_Data lines:_
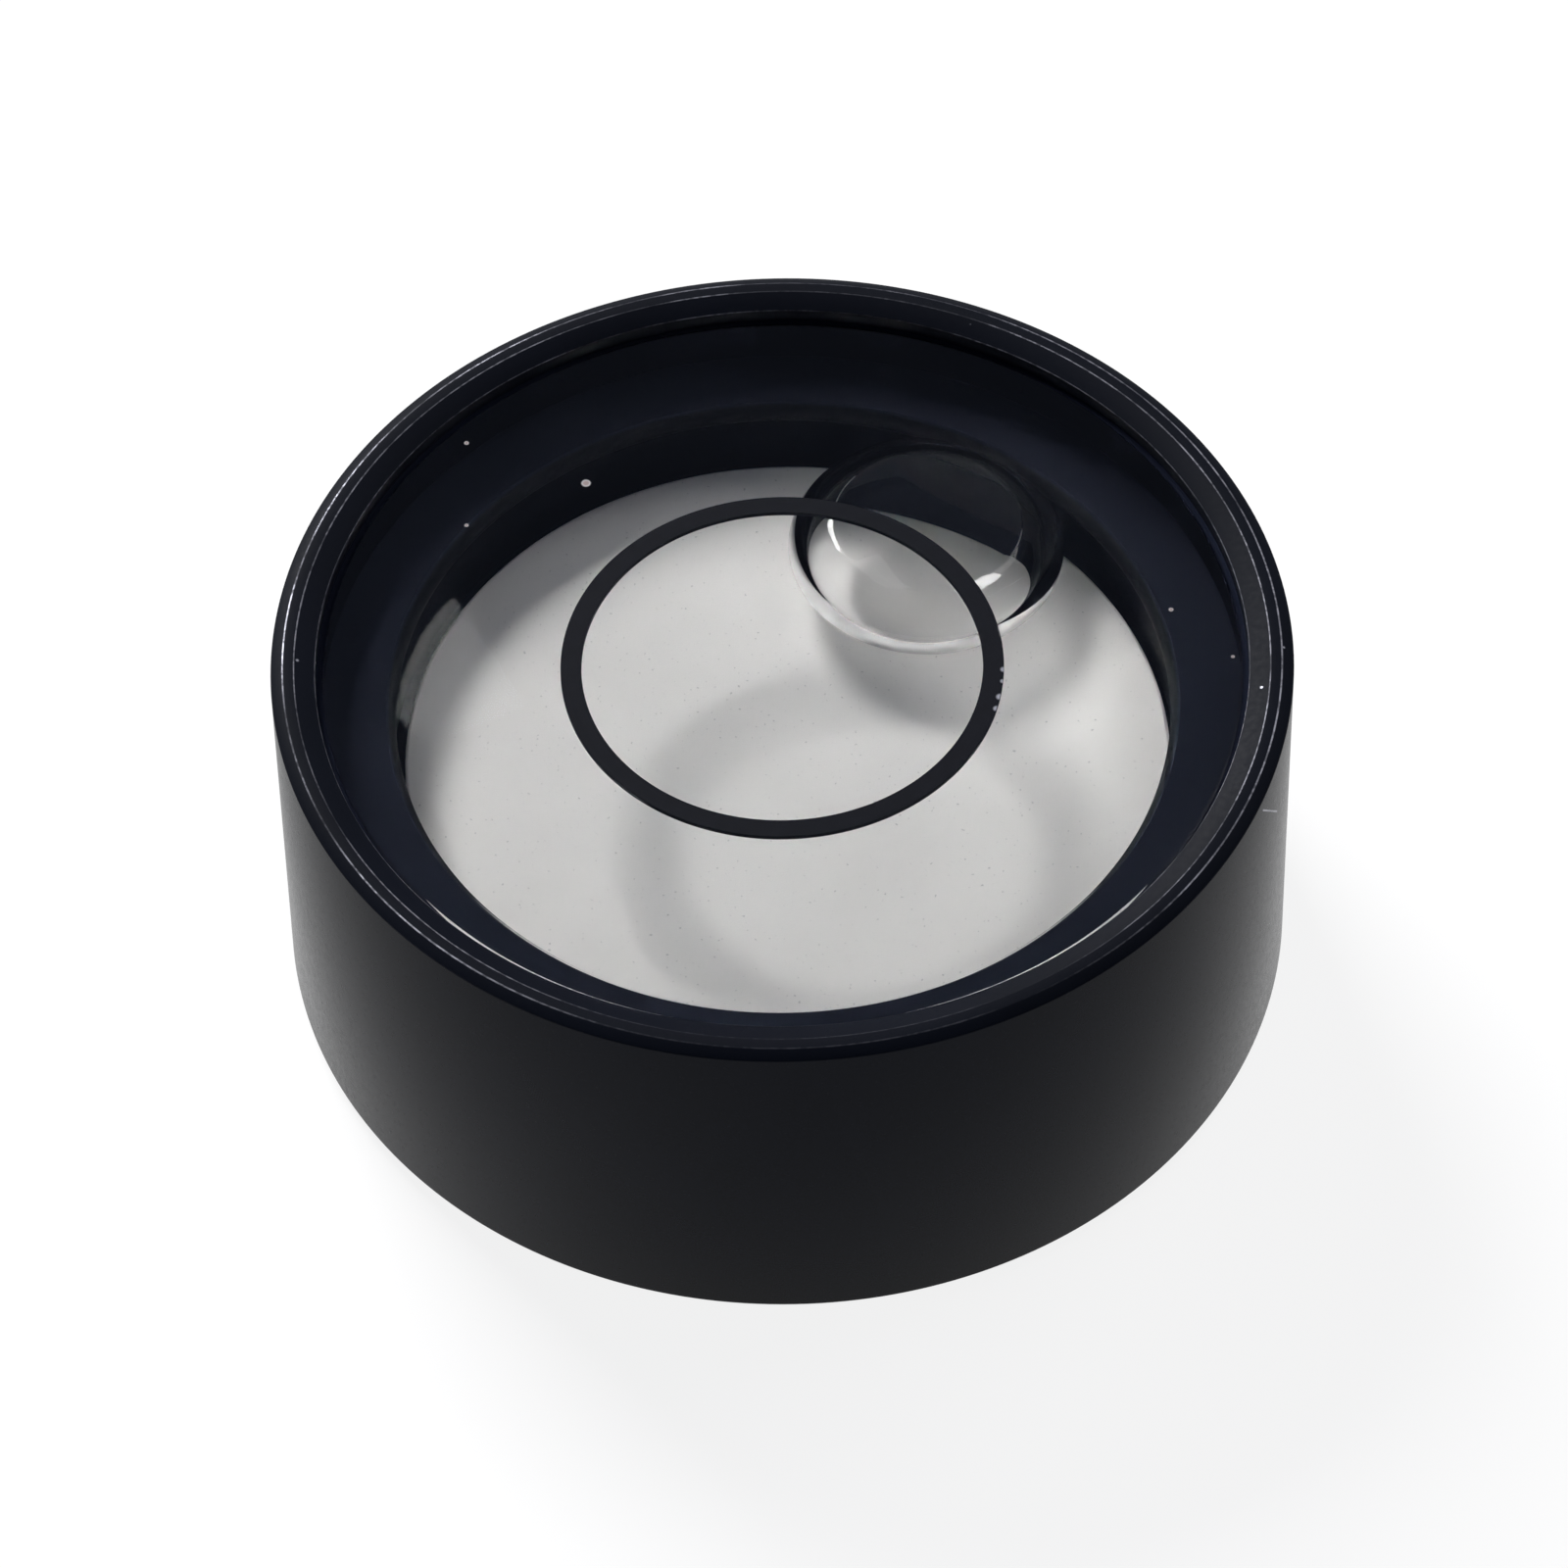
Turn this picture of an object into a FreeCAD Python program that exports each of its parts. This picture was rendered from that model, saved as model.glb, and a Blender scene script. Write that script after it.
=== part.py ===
import FreeCAD, Part
import math
import os

# Bullseye level: a turned case with a round lens over a well of spirit, all sizes in millimetres.
# The origin is the centre of the foot, and +Z is the axis of the case, towards the lens.

# Case: outside form and rim
case_diameter = 17.0
case_height = 7.0
foot_bevel = 0.30
rim_bevel_width = 0.20
rim_bevel_drop = 0.09
rim_land_width = 0.19
throat_bevel_width = 0.35
throat_bevel_drop = 0.11

# Case: inside form, from the rim down
shoulder_width = 1.16
well_depth = 1.84

# Lens and its target ring
lens_recess = 0.31
lens_edge_thickness = 1.58
lens_side_gap = 0.06
lens_edge_bevel = 0.08
dish_curvature_radius = 100.0
dish_margin = 0.05
ring_mean_diameter = 7.03
ring_line_width = 0.34
ring_groove_depth = 0.12

# Gasket under the lens, squeezed so that its inner edge bulges
gasket_thickness = 0.70
gasket_side_gap = 0.06
gasket_setback = 0.035
gasket_bulge = 0.16

# Sealing bead round the lens
bead_level = 0.04
bead_hollow = 0.012

# Backing disc on the floor of the well
disc_thickness = 0.30
disc_side_gap = 0.15
disc_edge_bevel = 0.05
disc_shift = 0.06

# Air bubble: a hollow in the spirit, pressed against the lens and the wall
bubble_direction = 56.5
bubble_contact_radius = 1.50
bubble_overhang = 0.85
bubble_crown = 0.92
bubble_floor_gap = 0.10
bubble_wall_film = 0.05
bubble_wall_squash = 0.485

# Places that follow from the sizes above
case_radius = case_diameter / 2
rim_bevel_foot = case_height - rim_bevel_drop
land_outer_radius = case_radius - rim_bevel_width
land_inner_radius = land_outer_radius - rim_land_width
bore_radius = land_inner_radius - throat_bevel_width
bore_top = case_height - throat_bevel_drop
lens_radius = bore_radius - lens_side_gap
lens_top = case_height - lens_recess
seat_level = lens_top - lens_edge_thickness
shoulder_level = seat_level - gasket_thickness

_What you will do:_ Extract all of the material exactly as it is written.

_Response for this exercise:_
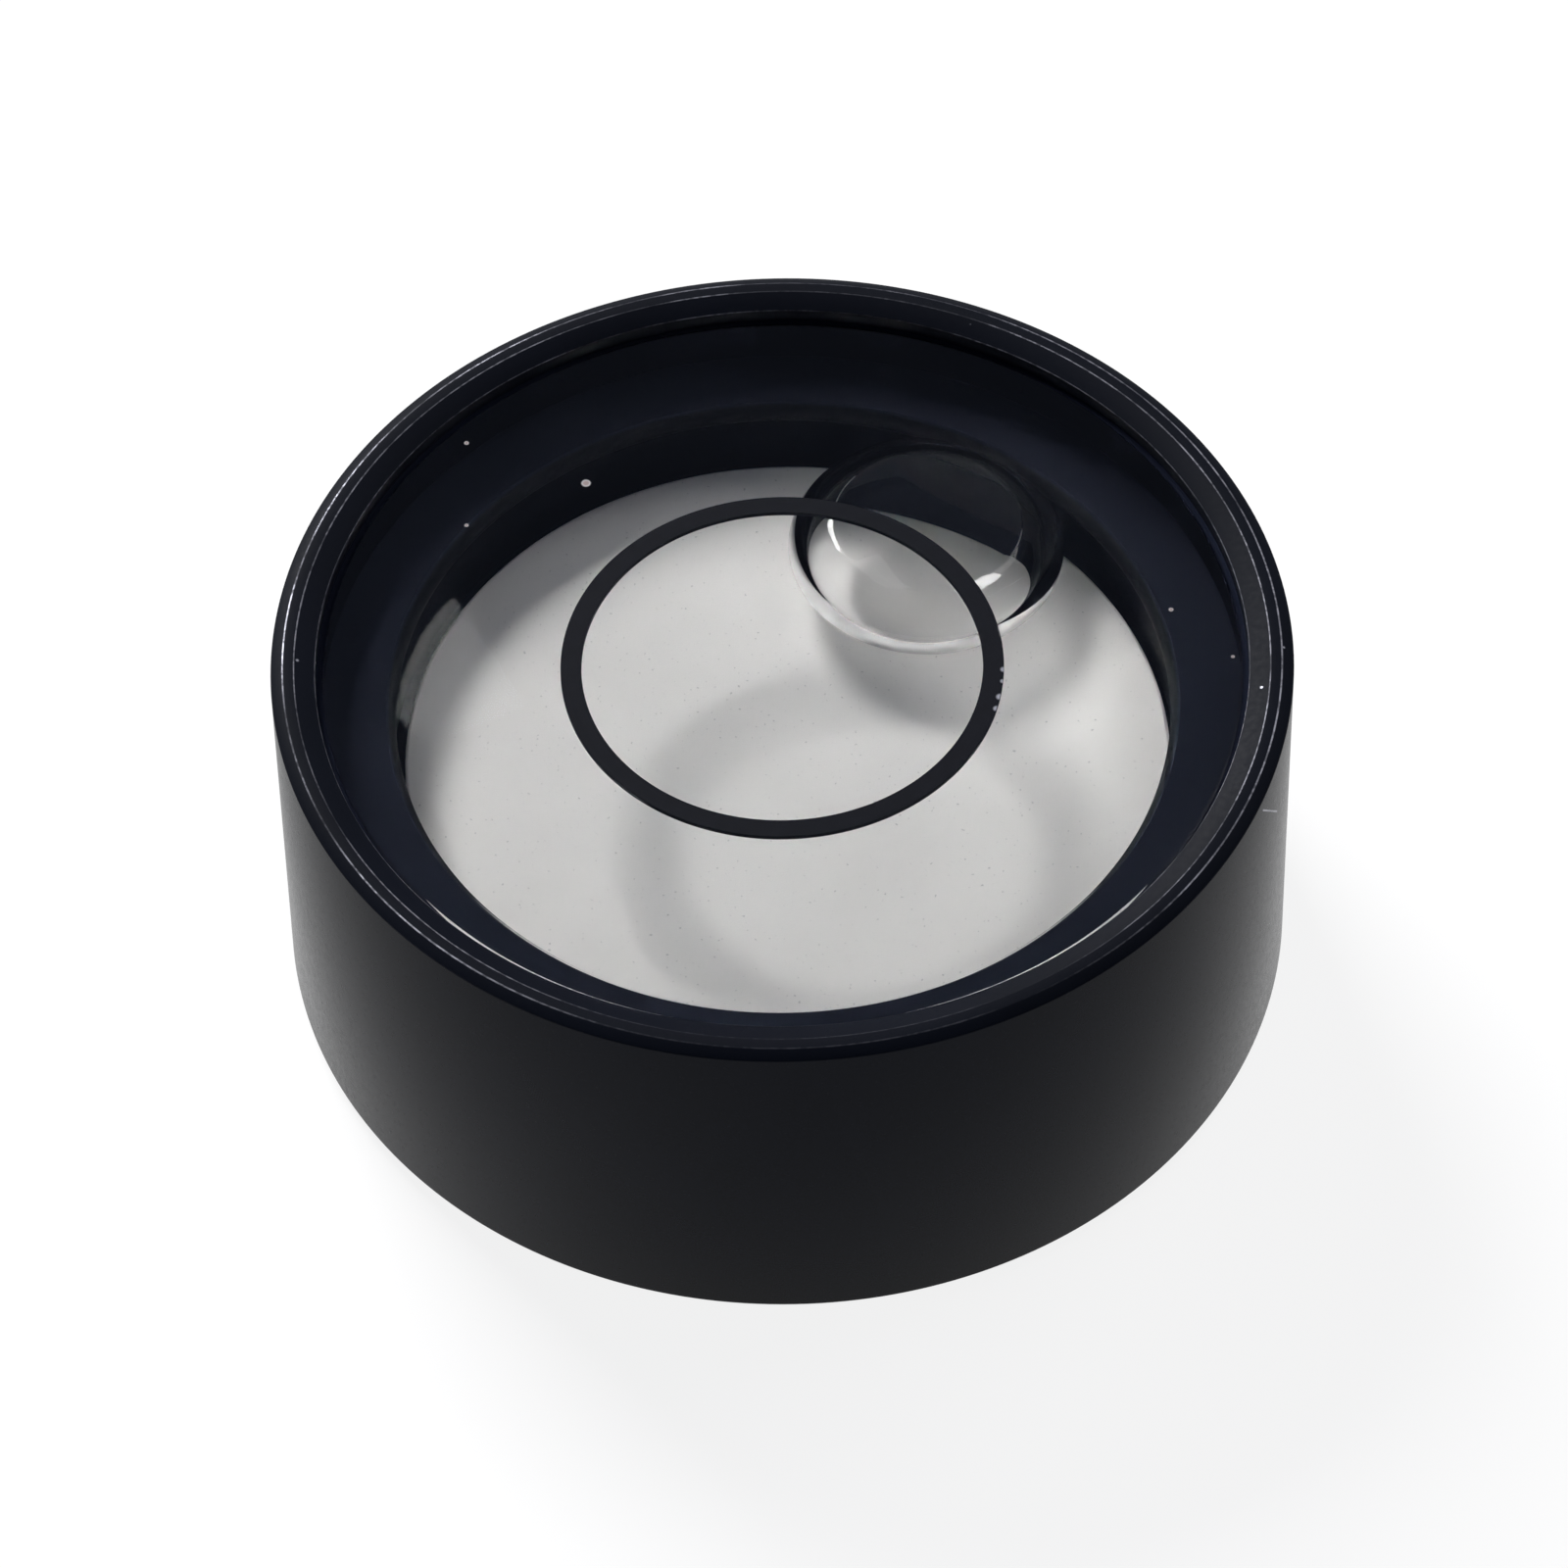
Turn this picture of an object into a FreeCAD Python program that exports each of its parts. This picture was rendered from that model, saved as model.glb, and a Blender scene script. Write that script after it.
=== part.py ===
import FreeCAD, Part
import math
import os

# Bullseye level: a turned case with a round lens over a well of spirit, all sizes in millimetres.
# The origin is the centre of the foot, and +Z is the axis of the case, towards the lens.

# Case: outside form and rim
case_diameter = 17.0
case_height = 7.0
foot_bevel = 0.30
rim_bevel_width = 0.20
rim_bevel_drop = 0.09
rim_land_width = 0.19
throat_bevel_width = 0.35
throat_bevel_drop = 0.11

# Case: inside form, from the rim down
shoulder_width = 1.16
well_depth = 1.84

# Lens and its target ring
lens_recess = 0.31
lens_edge_thickness = 1.58
lens_side_gap = 0.06
lens_edge_bevel = 0.08
dish_curvature_radius = 100.0
dish_margin = 0.05
ring_mean_diameter = 7.03
ring_line_width = 0.34
ring_groove_depth = 0.12

# Gasket under the lens, squeezed so that its inner edge bulges
gasket_thickness = 0.70
gasket_side_gap = 0.06
gasket_setback = 0.035
gasket_bulge = 0.16

# Sealing bead round the lens
bead_level = 0.04
bead_hollow = 0.012

# Backing disc on the floor of the well
disc_thickness = 0.30
disc_side_gap = 0.15
disc_edge_bevel = 0.05
disc_shift = 0.06

# Air bubble: a hollow in the spirit, pressed against the lens and the wall
bubble_direction = 56.5
bubble_contact_radius = 1.50
bubble_overhang = 0.85
bubble_crown = 0.92
bubble_floor_gap = 0.10
bubble_wall_film = 0.05
bubble_wall_squash = 0.485

# Places that follow from the sizes above
case_radius = case_diameter / 2
rim_bevel_foot = case_height - rim_bevel_drop
land_outer_radius = case_radius - rim_bevel_width
land_inner_radius = land_outer_radius - rim_land_width
bore_radius = land_inner_radius - throat_bevel_width
bore_top = case_height - throat_bevel_drop
lens_radius = bore_radius - lens_side_gap
lens_top = case_height - lens_recess
seat_level = lens_top - lens_edge_thickness
shoulder_level = seat_level - gasket_thickness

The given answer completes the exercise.